Handling the review is the department's Office of Community Oriented Policing Services. It was not immediately clear how the review would be conducted, whether law enforcement officials could be compelled to cooperate in the review and when it might be completed.

Such a review is somewhat rare and most after-action reports that come after a mass shooting are generally compiled by local law enforcement agencies or outside groups. The Justice Department conducted similar reviews after 14 people were killed in a terrorist attack in San Bernardino, California, in 2015, and after the mass shooting at the Pulse Nightclub in Orlando, Florida, the deadliest attack on the LGBTQ community in U.S. history that left 49 people dead and 53 people wounded.

"Getting to the shooter himself and containing him is the primary job the law enforcement have in such an emergency," says Robert McCrie, security management professor at John Jay College of Criminal Justice.
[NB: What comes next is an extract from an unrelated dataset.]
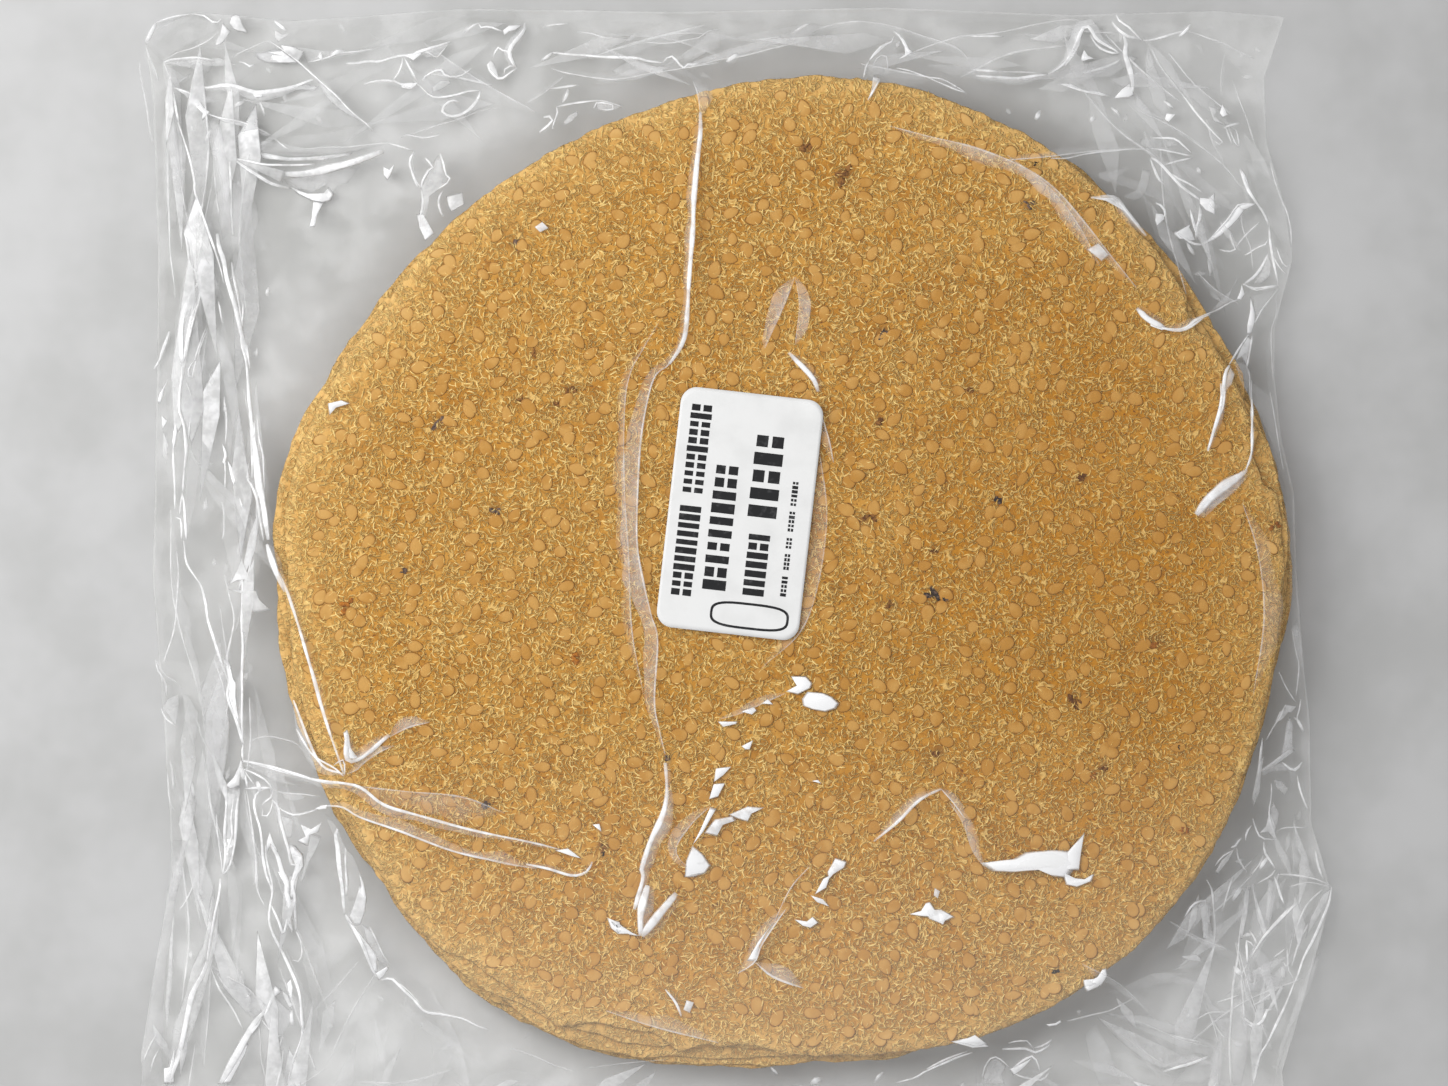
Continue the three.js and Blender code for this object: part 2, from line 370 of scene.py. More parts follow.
# Creases that stand up in the solid too
MAIN_CREASES = (
    Crease(1.6, 4.2, ((-16, 89), (-16, 63), (-19, 42), (-26, 30), (-27, 12), (-25, -10), (-22, -36))),
    Crease(1.2, 3.6, ((-21, -42), (-20, -57), (-28, -69))),
    Crease(1.2, 3.4, ((-4, 54), (-4, 41), (4, 40), (8, 28), (10, 19))),
    Crease(1.5, 4.0, ((-114, 92), (-110, 71), (-104, 54), (-100, 30), (-97, 8), (-92, -12))),
    Crease(1.5, 4.0, ((-92, -12), (-87, -24), (-82, -36), (-80, -42))),
    Crease(1.2, 3.4, ((-110, 54), (-113, 34), (-112, 12), (-107, -10), (-102, -24), (-101, -38))),
    Crease(1.3, 3.6, ((-101, -37), (-82, -40), (-64, -48), (-41, -53))),
    Crease(1.1, 3.4, ((-102, -40), (-105, -58), (-109, -74), (-115, -96))),
    Crease(1.2, 3.6, ((-96, -44), (-94, -64), (-90, -78), (-92, -98))),
    Crease(1.2, 3.6, ((-83, -50), (-79, -70), (-68, -83), (-55, -88))),
    Crease(1.2, 3.6, ((-95, 102), (-84, 92), (-77, 82))),
    Crease(1.0, 3.4, ((-103, 77), (-88, 74), (-74, 79), (-62, 73))),
    Crease(1.2, 3.6, ((20, 83), (46, 74), (60, 64), (66, 58))),
    Crease(1.0, 3.4, ((69, 77), (81, 69), (85, 62), (92, 57))),
    Crease(1.1, 3.6, ((28, -42), (20, -50), (16, -52))),
    Crease(1.3, 4.4, ((29, -42), (36, -50), (40, -56), (56, -54))),
    Crease(1.1, 3.4, ((3, -64), (-3, -71), (-6, -76), (4, -79))),
    Crease(1.3, 3.6, ((103, -60), (91, -69), (86, -86), (84, -104))),
)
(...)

He discussed the standard law enforcement procedure for responding to active shooters and the school safety standards that have been in place since the Columbine attacks in 1999.

The frustration, anger and questions about the response from police grew deeper on Friday after authorities revealed that despite repeated 911 calls from students and teachers, the school district’s police chief had told more than a dozen officers to wait in a school hallway. Officials said he believed the suspect was barricaded inside adjoining classrooms and that there was no longer an active attack.

The revelation caused more grief and raised new questions about whether more lives were lost because officers did not act faster to stop the gunman, who was ultimately killed by Border Patrol tactical officers.

Biden has not spoken publicly about the police response to the shooting.